La sproporzione c’è: e c’è sia nel campo dell’informazione che viene da Gaza, sia in quello dell’aggressione armata. Il terzo esercito del mondo per forza militare e consistenza numerica in rapporto ai suoi cittadini non è in grado di occupare l’intera Striscia di Gaza in due, tre giorni? Manca Moshe Dayan, il "grande" stratega militare della guerra dei Sei Giorni? No, non manca proprio nulla. Ma c’è invece sul tappeto una tattica ben studiata, quella di tentare proprio un’operazione di terrore nei confronti del milione e mezzo di palestinesi che vivono nel lembo di terra martoriato. Forse per farne dei cittadini di serie "c" di un "grande Israele". Forse per avere come interlocutore solamente Al Fatah e non anche Hamas.

Ma credo sia vera l’analisi di Uri Avnery: Hamas potrà anche essere distrutto militarmente, ma nella coscienza dei palestinesi vive come sinonimo di resistenza, di unità nazionale, di rappresentanza sentimentale oltre che politica. Dunque Hamas vince, perchè in questi anni è diventato, là a Gaza, un tuttuno con il popolo: ha fanatizzato moltissimi giovani, ha introdotto anche l’elemento islamista con qualche tendenza jihadista, ha gestito la costruzione delle scuole, ha sopperito ai bisogni sanitari della gente, ha procurato loro molto spesso le condizioni di sopravvivenza all’embargo israeliano, creando una speranza in quella prigione a cielo aperto che era divenuta Gaza.

La guerra di Israele non fa che dare forza al fanatismo, che fare del processo di pace la prima grande vittima di queste settimane di massacri, di omicidi generalizzati. Sono oltre 1.000 i morti, di cui quasi 300 sono bambini. Non è terrorismo questo? Non è la manifestazione della voglia di alimentazione dell’esasperazione per generare una spirale di violenza che autorizzi sempre più vaste ed efferate ritorsioni "legali" da parte delle truppe di Tsahal?

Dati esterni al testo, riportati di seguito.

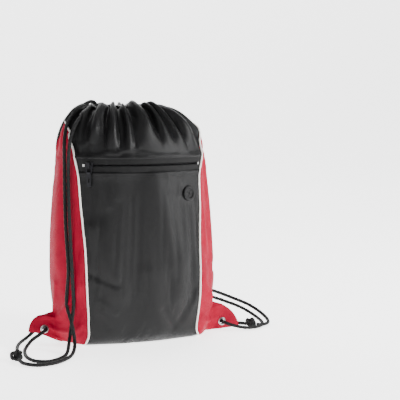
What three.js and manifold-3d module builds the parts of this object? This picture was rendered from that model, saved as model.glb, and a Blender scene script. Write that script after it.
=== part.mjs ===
// Drawstring backpack, filled and standing: fabric panels, piping, zipped pocket, earphone port,
// corner eyelets and two drawcords. Millimetres, +Z up, the front faces -Y and +X is to its right.
// The origin is on the floor, midway between the tips of the two lower ears.
import * as THREE from 'three';
import { mergeVertices } from 'three/addons/utils/BufferGeometryUtils.js';
import Module from 'manifold-3d';

const wasm = await Module();
wasm.setup();

// Driving dimensions. The bag is cut from flat cloth, so a place on it is (u, h): u runs across
// from -1 at the left side seam to 1 at the right one, and h is the height above the bottom seam
// when the bag lies flat.
const BODY_X = -8.5;
const HALF_WIDTH = 178;
const HEIGHT = 445;
const HEM = 24;
const POCKET_TOP = 297;
const UPPER_LOW = 321;
const CLOTH = 1.5;
const SEAM_GAP = 0.3;
const CLEARANCE = 0.45;
const BOTTOM = 60;
const FLOOR_SETTLE = 1.6;
const CHANNEL = 9.5;
const CHANNEL_END = 0.8;

const PIPING_RADIUS = 1.5;
const PIPING_LIFT = 0.7;
const PIPING_TOP = 383;

const ZIP_Z = 256;
const ZIP_RADIUS = 150;
const ZIP_HALF_ANGLE = 34.6;
const TAPE_NEAR = 1.9;
const TAPE_FAR = 9.7;
const TAPE_THICK = 0.8;
const TEETH_NEAR = 0.7;
const TEETH_WIDE = 0.9;
const TEETH_THICK = 1.8;
const STOP_ANGLE = 1.6;
const SLIDER_ANGLE = -30.6;

const PORT_RADIUS = 11;
const PORT_NECK = 7.5;
const EYELET_RADIUS = 6.2;
const EYELET_BORE = 3.7;
const EYELET_BARREL = 4.3;
const CORD_RADIUS = 2.5;
const CORD_SIDES = 8;
const CORD_STEPS = 80;

// Closed curves round the bag, one at each flat height: half width a, half depth b, the radius of
// the front and back arcs, the heights of the curve at the front and at the side seams, and the
// place of its centre along X.
const LEVELS = [
  { h: 60, a: 118, b: 60, radius: 260, front: 20, side: 46, centre: 2 },
  { h: 120, a: 121, b: 74, radius: 240, front: 76, side: 98, centre: 1 },
  { h: 190, a: 120, b: 79, radius: 215, front: 143, side: 157, centre: 0 },
  { h: 255, a: 116, b: 78, radius: 160, front: 205, side: 212, centre: 0 },
  { h: 285, a: 114, b: 76.5, radius: 150, front: 234, side: 238, centre: 0 },
  { h: 325, a: 112, b: 76, radius: 150, front: 271, side: 272, centre: 0 },
  { h: 355, a: 104, b: 68, radius: 145, front: 300, side: 298, centre: -2 },
  { h: 383, a: 86, b: 50, radius: 118, front: 322, side: 315, centre: -6 },
  { h: 403, a: 64, b: 36, radius: 92, front: 331, side: 320, centre: -10 },
  { h: 421, a: 41, b: 25, radius: 64, front: 320, side: 314, centre: -12 },
  { h: 445, a: 38, b: 22, radius: 60, front: 341, side: 341, centre: -12 },
];

// The piping's distance from the middle of the flat front at each flat height.
const PIPING = [
  { h: 0, s: 89 },
  { h: 120, s: 94 },
  { h: 234, s: 101 },
  { h: 280, s: 107 },
  { h: 309, s: 113 },
  { h: 335, s: 129 },
  { h: 360, s: 152 },
  { h: 383, s: 177 },
];

// Drawcord routes, each from its knot through the corner eyelet, up the bag, once round the
// channel in the hem, and back down to the knot.
const LEFT_ROUTE = [
  [-189.5, -75, 3.5], [-186, -42, 3.2], [-177, -8, 4], [-160, 15, 8], [-147, 17, 17],
  [-138.6, 7, 21.3], [-138.6, -7, 21.3], [-148, -17, 18], [-162, -25, 12], [-174, -40, 4.5],
  [-179, -60, 3.1], [-180.5, -88, 3.1], [-174, -109, 3.1], [-159, -117, 3.1],
  [-141, -106, 3.1], [-127, -85, 3.6], [-116.5, -57, 14], [-111, -50.5, 40], [-107.8, -48.6, 62],
  [-110.4, -52.8, 105], [-112.2, -49.2, 174], [-111.4, -41, 230], [-110.4, -41.2, 270],
  [-107.2, -40.5, 294], [-98.5, -35.4, 312.5], [-86.5, -26.2, 325.6], [-75.5, -15.5, 333.5],
  [-63, -4.2, 337], [-51.5, -8, 332], [-38.5, -15.2, 332], [-20.5, -18, 332],
  [-2.5, -15.2, 332], [8.5, -9.5, 332], [12.5, 0, 332], [8.5, 9.5, 332], [-2.5, 15.2, 332],
  [-20.5, 18, 332], [-38.5, 15.2, 332], [-51.5, 8, 332], [-64, 2, 343.5], [-75.5, -1.5, 340.5],
  [-89, -6.5, 330.5], [-105, -19, 316.5], [-113.2, -31.4, 296], [-115.4, -36, 250],
  [-116.4, -43.2, 176], [-114.6, -48.2, 110], [-116, -42.5, 62], [-112.5, -56, 38],
  [-110.5, -64, 13], [-120, -90, 4.2], [-135, -113, 3.1], [-154, -128, 3.1],
  [-176, -131, 3.1], [-191, -116, 3.2], [-194.5, -98, 4],
];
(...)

Chi produce e alimenta questa politica è un criminale contro l’umanità. Chi sostiene che ciò che fa Israele oggi è un atto di difesa legittimo è in aperta malafede e contribuisce a deformare la verità, ad ingannare le persone.

Le intenzioni di Theodor Herzl sono state superate da un moderno concepimento dell’esistenza di un Israele che non sia testimonianza della giusta sconfitta dell’antisemitismo in tutto il mondo, ma semmai una potenza da espandere, un piccolo grande stato imperialista che trova le sue colonie nei residui dei territori palestinesi occupati dal 1967. Non più una rivendicazione di diritti, ma una pericolosa sedimentazione di fondamentalismo.

Per questo molte volte torna di moda sui giornali e in tv leggere e sentire la parola "antisionista". Il suo sinonimo sociale, politico e culturale è, purtroppo, la destra di Livni, quella di Bibi Netanyahu. La loro parola d’ordine è tutta nella distruzione di Gaza, della sua popolazione: e non importa se per arrivare al loro fine ultimo si deve intimorire anche l’Onu, dicendo tra le righe che le bombe al fosforo bianco che hanno colpito la sede dei rifugiati delle Nazioni Unite sono state solo un "tragico errore"... Non importa, perchè ciò che fa un governo, e soprattutto un governo come quello di Israele, è e non può non essere "legale".

Vorrei tanto poter asciugare qualche lacrima di quel ragazzo palestinese. Vorrei potergli dire che la vendetta non gli servirà a niente. Ma come potrei dirglielo oggi, mentre attorno a lui c’è solo vendetta, solo rancore, solo odio, solo violenza e terrore? Un amico mi ha scritto: "Quando ai ragazzi si insegna solo la guerra, dimenticano cos’è la pace.". E’ forse il peggiore degli oblii, la più vile delle amnesie ed è quella più diffusa.